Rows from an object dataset

Start

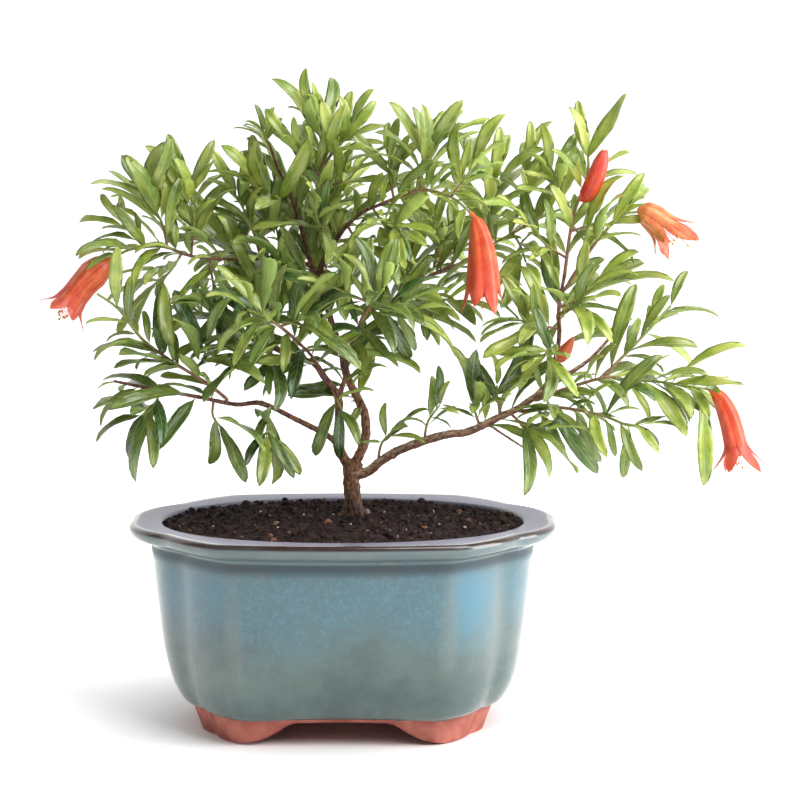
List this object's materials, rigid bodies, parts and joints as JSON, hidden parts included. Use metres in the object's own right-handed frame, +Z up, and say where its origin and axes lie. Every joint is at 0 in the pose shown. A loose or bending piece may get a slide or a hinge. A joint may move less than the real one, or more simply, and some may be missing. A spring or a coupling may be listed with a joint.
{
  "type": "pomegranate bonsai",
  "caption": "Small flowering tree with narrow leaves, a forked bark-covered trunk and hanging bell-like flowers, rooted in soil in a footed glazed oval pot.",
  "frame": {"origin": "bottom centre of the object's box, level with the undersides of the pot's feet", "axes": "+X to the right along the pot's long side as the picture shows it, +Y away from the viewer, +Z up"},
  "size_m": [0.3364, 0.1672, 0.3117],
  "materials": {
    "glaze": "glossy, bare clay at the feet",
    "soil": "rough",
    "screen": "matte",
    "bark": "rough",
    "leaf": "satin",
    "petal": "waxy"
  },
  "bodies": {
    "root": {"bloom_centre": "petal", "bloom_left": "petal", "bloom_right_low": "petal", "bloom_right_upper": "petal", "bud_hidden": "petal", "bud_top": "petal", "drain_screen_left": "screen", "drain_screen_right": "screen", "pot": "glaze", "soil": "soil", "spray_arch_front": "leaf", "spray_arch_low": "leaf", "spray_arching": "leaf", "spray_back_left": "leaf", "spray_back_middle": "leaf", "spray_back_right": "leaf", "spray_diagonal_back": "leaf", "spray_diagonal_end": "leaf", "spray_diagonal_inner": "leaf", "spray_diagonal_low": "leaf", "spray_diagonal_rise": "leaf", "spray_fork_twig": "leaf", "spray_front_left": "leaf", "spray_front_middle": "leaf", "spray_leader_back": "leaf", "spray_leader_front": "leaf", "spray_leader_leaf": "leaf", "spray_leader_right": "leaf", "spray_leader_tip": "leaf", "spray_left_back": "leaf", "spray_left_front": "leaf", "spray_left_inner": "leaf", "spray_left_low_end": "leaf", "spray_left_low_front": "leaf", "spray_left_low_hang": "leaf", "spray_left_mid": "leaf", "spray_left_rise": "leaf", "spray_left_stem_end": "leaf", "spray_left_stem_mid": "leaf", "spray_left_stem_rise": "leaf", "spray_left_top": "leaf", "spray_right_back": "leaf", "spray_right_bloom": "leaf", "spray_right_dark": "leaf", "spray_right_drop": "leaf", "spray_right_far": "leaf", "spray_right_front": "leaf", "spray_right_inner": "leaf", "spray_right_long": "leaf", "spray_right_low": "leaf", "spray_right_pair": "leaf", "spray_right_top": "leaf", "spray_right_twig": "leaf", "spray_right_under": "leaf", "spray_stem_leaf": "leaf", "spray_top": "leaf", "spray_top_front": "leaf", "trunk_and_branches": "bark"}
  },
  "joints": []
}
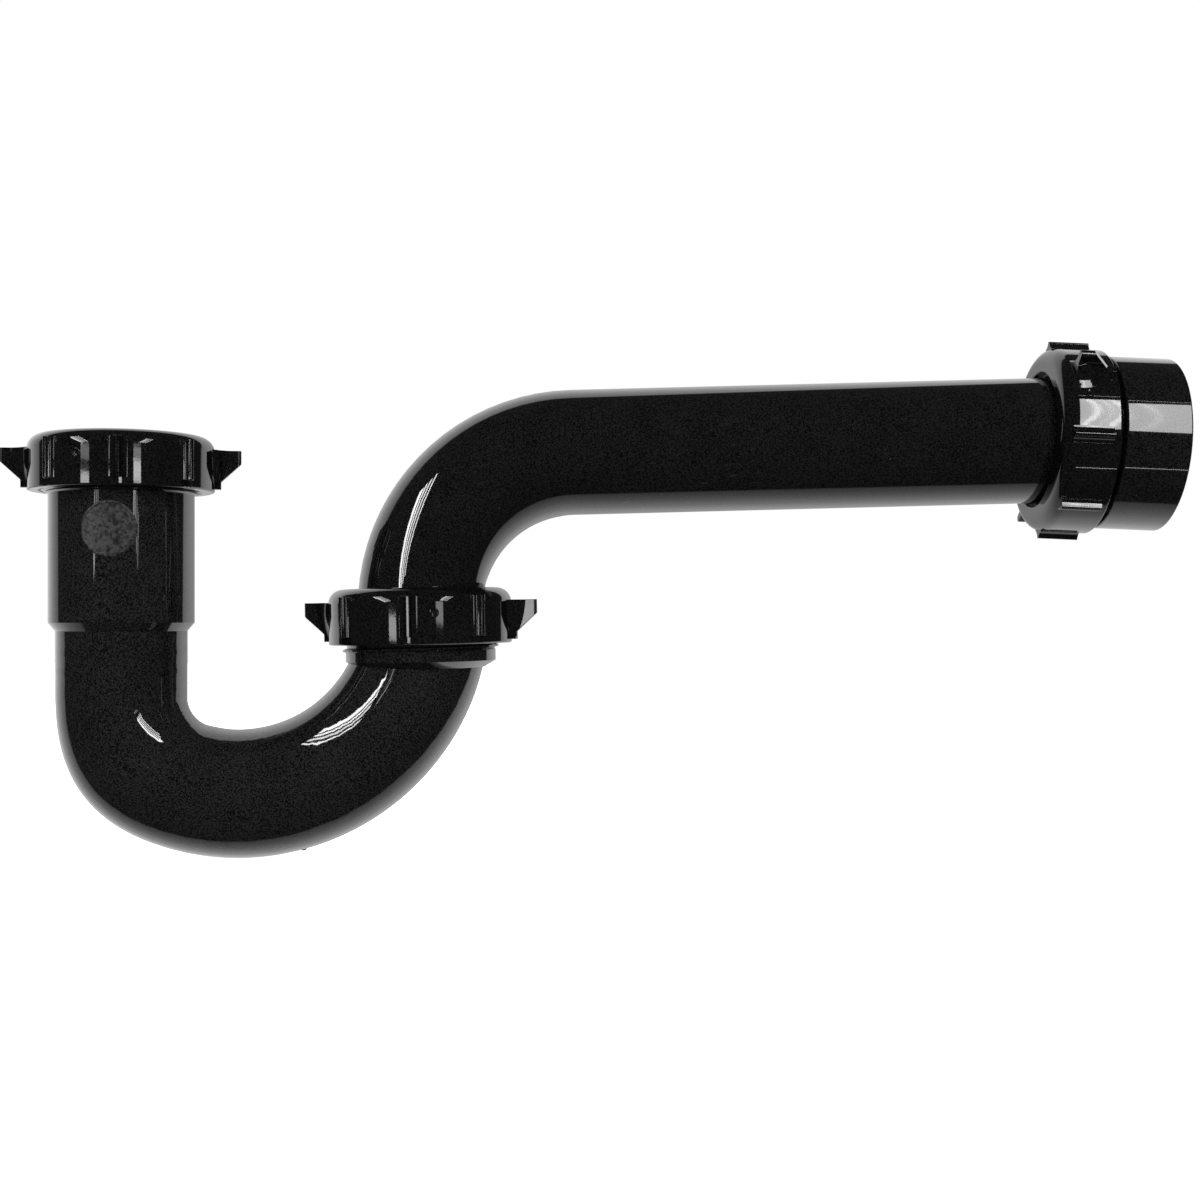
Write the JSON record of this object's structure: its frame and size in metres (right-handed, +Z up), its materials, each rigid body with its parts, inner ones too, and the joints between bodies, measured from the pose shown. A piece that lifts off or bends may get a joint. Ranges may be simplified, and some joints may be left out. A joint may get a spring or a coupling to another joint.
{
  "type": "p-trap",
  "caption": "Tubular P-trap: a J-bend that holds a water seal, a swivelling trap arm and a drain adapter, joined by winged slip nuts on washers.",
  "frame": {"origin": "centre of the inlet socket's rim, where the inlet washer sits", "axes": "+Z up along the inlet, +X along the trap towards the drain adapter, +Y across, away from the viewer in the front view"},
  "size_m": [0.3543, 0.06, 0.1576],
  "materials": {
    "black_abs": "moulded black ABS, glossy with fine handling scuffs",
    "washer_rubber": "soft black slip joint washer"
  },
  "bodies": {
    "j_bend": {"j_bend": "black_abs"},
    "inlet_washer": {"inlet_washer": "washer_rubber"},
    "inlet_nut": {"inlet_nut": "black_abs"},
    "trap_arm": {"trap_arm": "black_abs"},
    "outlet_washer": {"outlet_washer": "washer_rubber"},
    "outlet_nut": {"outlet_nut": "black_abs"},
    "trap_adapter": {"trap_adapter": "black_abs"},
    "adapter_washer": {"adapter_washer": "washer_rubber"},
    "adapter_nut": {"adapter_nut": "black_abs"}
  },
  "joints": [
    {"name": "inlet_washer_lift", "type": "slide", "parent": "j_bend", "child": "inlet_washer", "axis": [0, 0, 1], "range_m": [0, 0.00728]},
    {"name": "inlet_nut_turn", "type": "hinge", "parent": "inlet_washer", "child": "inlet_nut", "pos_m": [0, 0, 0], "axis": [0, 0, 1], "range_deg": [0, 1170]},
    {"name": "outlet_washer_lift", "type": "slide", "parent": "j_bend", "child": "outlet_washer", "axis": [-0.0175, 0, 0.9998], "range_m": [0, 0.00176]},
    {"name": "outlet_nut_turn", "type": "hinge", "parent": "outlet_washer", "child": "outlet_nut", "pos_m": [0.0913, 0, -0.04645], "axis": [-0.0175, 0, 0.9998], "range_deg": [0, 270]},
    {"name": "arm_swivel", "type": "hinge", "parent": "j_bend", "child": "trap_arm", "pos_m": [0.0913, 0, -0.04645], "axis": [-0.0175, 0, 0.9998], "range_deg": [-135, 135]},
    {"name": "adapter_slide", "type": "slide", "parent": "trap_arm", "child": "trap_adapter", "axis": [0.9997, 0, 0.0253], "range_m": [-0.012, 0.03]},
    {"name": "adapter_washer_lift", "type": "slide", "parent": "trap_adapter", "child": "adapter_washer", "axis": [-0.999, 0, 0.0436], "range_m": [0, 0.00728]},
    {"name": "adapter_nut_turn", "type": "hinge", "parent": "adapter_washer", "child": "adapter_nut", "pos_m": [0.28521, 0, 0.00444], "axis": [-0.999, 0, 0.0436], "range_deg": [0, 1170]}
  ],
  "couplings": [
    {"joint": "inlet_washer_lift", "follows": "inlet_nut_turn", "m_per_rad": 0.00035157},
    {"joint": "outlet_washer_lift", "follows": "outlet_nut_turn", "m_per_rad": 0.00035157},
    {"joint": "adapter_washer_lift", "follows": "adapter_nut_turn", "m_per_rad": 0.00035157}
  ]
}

End

* _Given request_:
Reproduce the material above, every line of it, exactly.

* _Completed task_:
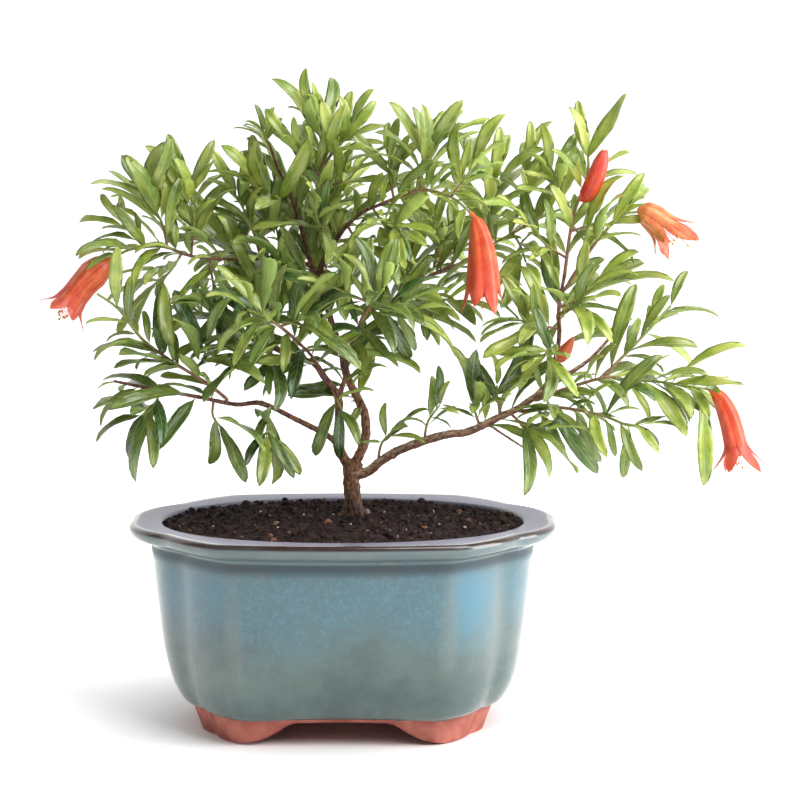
List this object's materials, rigid bodies, parts and joints as JSON, hidden parts included. Use metres in the object's own right-handed frame, +Z up, and say where its origin and axes lie. Every joint is at 0 in the pose shown. A loose or bending piece may get a slide or a hinge. A joint may move less than the real one, or more simply, and some may be missing. A spring or a coupling may be listed with a joint.
{
  "type": "pomegranate bonsai",
  "caption": "Small flowering tree with narrow leaves, a forked bark-covered trunk and hanging bell-like flowers, rooted in soil in a footed glazed oval pot.",
  "frame": {"origin": "bottom centre of the object's box, level with the undersides of the pot's feet", "axes": "+X to the right along the pot's long side as the picture shows it, +Y away from the viewer, +Z up"},
  "size_m": [0.3364, 0.1672, 0.3117],
  "materials": {
    "glaze": "glossy, bare clay at the feet",
    "soil": "rough",
    "screen": "matte",
    "bark": "rough",
    "leaf": "satin",
    "petal": "waxy"
  },
  "bodies": {
    "root": {"bloom_centre": "petal", "bloom_left": "petal", "bloom_right_low": "petal", "bloom_right_upper": "petal", "bud_hidden": "petal", "bud_top": "petal", "drain_screen_left": "screen", "drain_screen_right": "screen", "pot": "glaze", "soil": "soil", "spray_arch_front": "leaf", "spray_arch_low": "leaf", "spray_arching": "leaf", "spray_back_left": "leaf", "spray_back_middle": "leaf", "spray_back_right": "leaf", "spray_diagonal_back": "leaf", "spray_diagonal_end": "leaf", "spray_diagonal_inner": "leaf", "spray_diagonal_low": "leaf", "spray_diagonal_rise": "leaf", "spray_fork_twig": "leaf", "spray_front_left": "leaf", "spray_front_middle": "leaf", "spray_leader_back": "leaf", "spray_leader_front": "leaf", "spray_leader_leaf": "leaf", "spray_leader_right": "leaf", "spray_leader_tip": "leaf", "spray_left_back": "leaf", "spray_left_front": "leaf", "spray_left_inner": "leaf", "spray_left_low_end": "leaf", "spray_left_low_front": "leaf", "spray_left_low_hang": "leaf", "spray_left_mid": "leaf", "spray_left_rise": "leaf", "spray_left_stem_end": "leaf", "spray_left_stem_mid": "leaf", "spray_left_stem_rise": "leaf", "spray_left_top": "leaf", "spray_right_back": "leaf", "spray_right_bloom": "leaf", "spray_right_dark": "leaf", "spray_right_drop": "leaf", "spray_right_far": "leaf", "spray_right_front": "leaf", "spray_right_inner": "leaf", "spray_right_long": "leaf", "spray_right_low": "leaf", "spray_right_pair": "leaf", "spray_right_top": "leaf", "spray_right_twig": "leaf", "spray_right_under": "leaf", "spray_stem_leaf": "leaf", "spray_top": "leaf", "spray_top_front": "leaf", "trunk_and_branches": "bark"}
  },
  "joints": []
}
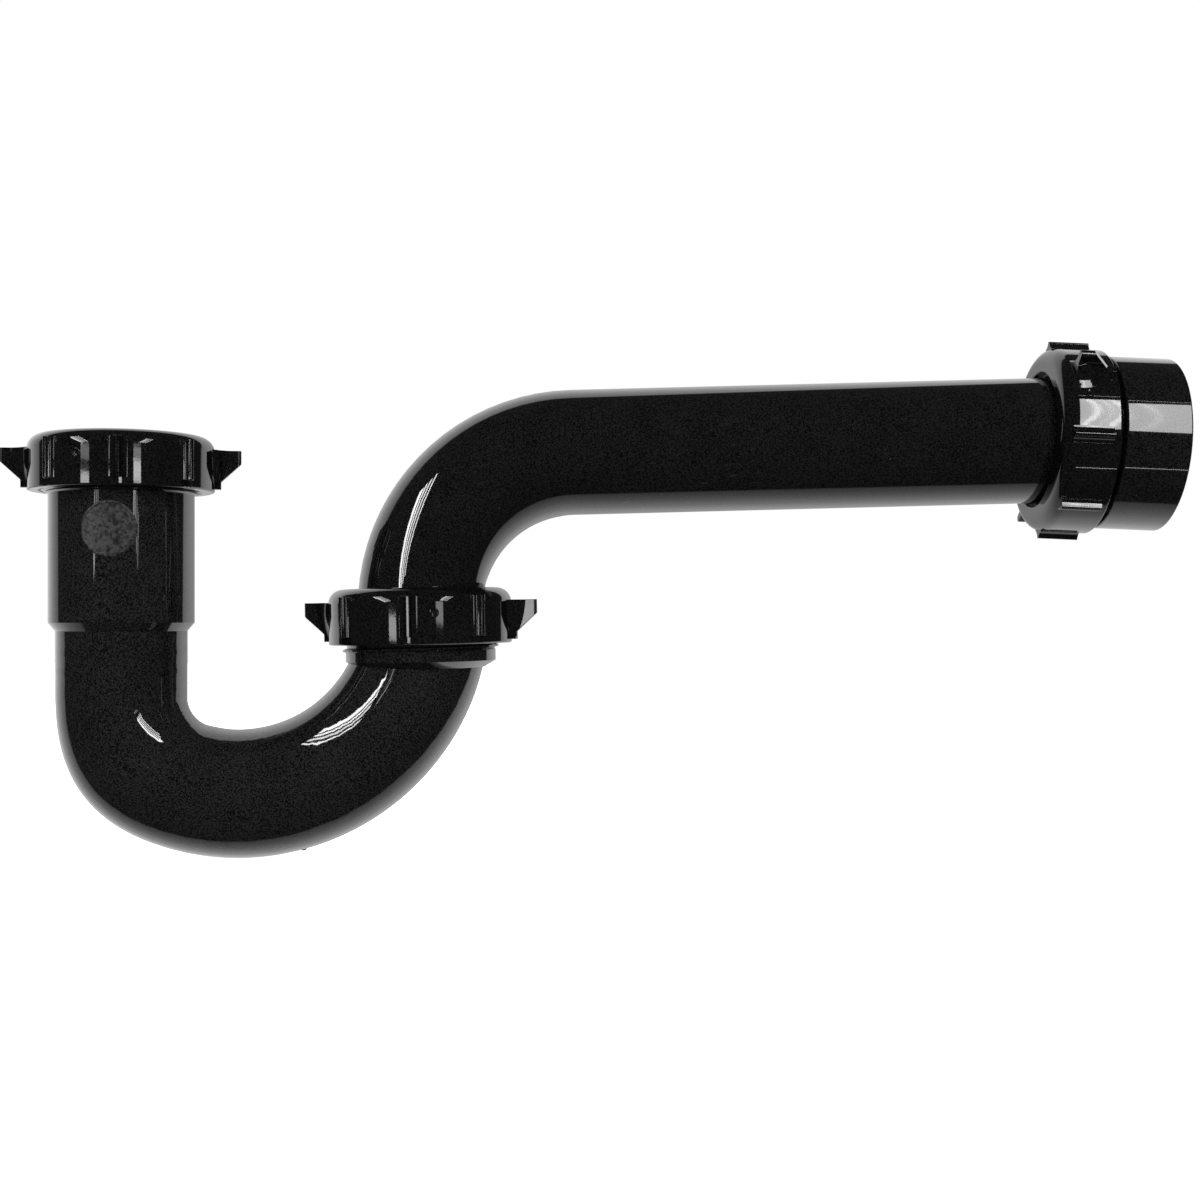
Write the JSON record of this object's structure: its frame and size in metres (right-handed, +Z up), its materials, each rigid body with its parts, inner ones too, and the joints between bodies, measured from the pose shown. A piece that lifts off or bends may get a joint. Ranges may be simplified, and some joints may be left out. A joint may get a spring or a coupling to another joint.
{
  "type": "p-trap",
  "caption": "Tubular P-trap: a J-bend that holds a water seal, a swivelling trap arm and a drain adapter, joined by winged slip nuts on washers.",
  "frame": {"origin": "centre of the inlet socket's rim, where the inlet washer sits", "axes": "+Z up along the inlet, +X along the trap towards the drain adapter, +Y across, away from the viewer in the front view"},
  "size_m": [0.3543, 0.06, 0.1576],
  "materials": {
    "black_abs": "moulded black ABS, glossy with fine handling scuffs",
    "washer_rubber": "soft black slip joint washer"
  },
  "bodies": {
    "j_bend": {"j_bend": "black_abs"},
    "inlet_washer": {"inlet_washer": "washer_rubber"},
    "inlet_nut": {"inlet_nut": "black_abs"},
    "trap_arm": {"trap_arm": "black_abs"},
    "outlet_washer": {"outlet_washer": "washer_rubber"},
    "outlet_nut": {"outlet_nut": "black_abs"},
    "trap_adapter": {"trap_adapter": "black_abs"},
    "adapter_washer": {"adapter_washer": "washer_rubber"},
    "adapter_nut": {"adapter_nut": "black_abs"}
  },
  "joints": [
    {"name": "inlet_washer_lift", "type": "slide", "parent": "j_bend", "child": "inlet_washer", "axis": [0, 0, 1], "range_m": [0, 0.00728]},
    {"name": "inlet_nut_turn", "type": "hinge", "parent": "inlet_washer", "child": "inlet_nut", "pos_m": [0, 0, 0], "axis": [0, 0, 1], "range_deg": [0, 1170]},
    {"name": "outlet_washer_lift", "type": "slide", "parent": "j_bend", "child": "outlet_washer", "axis": [-0.0175, 0, 0.9998], "range_m": [0, 0.00176]},
    {"name": "outlet_nut_turn", "type": "hinge", "parent": "outlet_washer", "child": "outlet_nut", "pos_m": [0.0913, 0, -0.04645], "axis": [-0.0175, 0, 0.9998], "range_deg": [0, 270]},
    {"name": "arm_swivel", "type": "hinge", "parent": "j_bend", "child": "trap_arm", "pos_m": [0.0913, 0, -0.04645], "axis": [-0.0175, 0, 0.9998], "range_deg": [-135, 135]},
    {"name": "adapter_slide", "type": "slide", "parent": "trap_arm", "child": "trap_adapter", "axis": [0.9997, 0, 0.0253], "range_m": [-0.012, 0.03]},
    {"name": "adapter_washer_lift", "type": "slide", "parent": "trap_adapter", "child": "adapter_washer", "axis": [-0.999, 0, 0.0436], "range_m": [0, 0.00728]},
    {"name": "adapter_nut_turn", "type": "hinge", "parent": "adapter_washer", "child": "adapter_nut", "pos_m": [0.28521, 0, 0.00444], "axis": [-0.999, 0, 0.0436], "range_deg": [0, 1170]}
  ],
  "couplings": [
    {"joint": "inlet_washer_lift", "follows": "inlet_nut_turn", "m_per_rad": 0.00035157},
    {"joint": "outlet_washer_lift", "follows": "outlet_nut_turn", "m_per_rad": 0.00035157},
    {"joint": "adapter_washer_lift", "follows": "adapter_nut_turn", "m_per_rad": 0.00035157}
  ]
}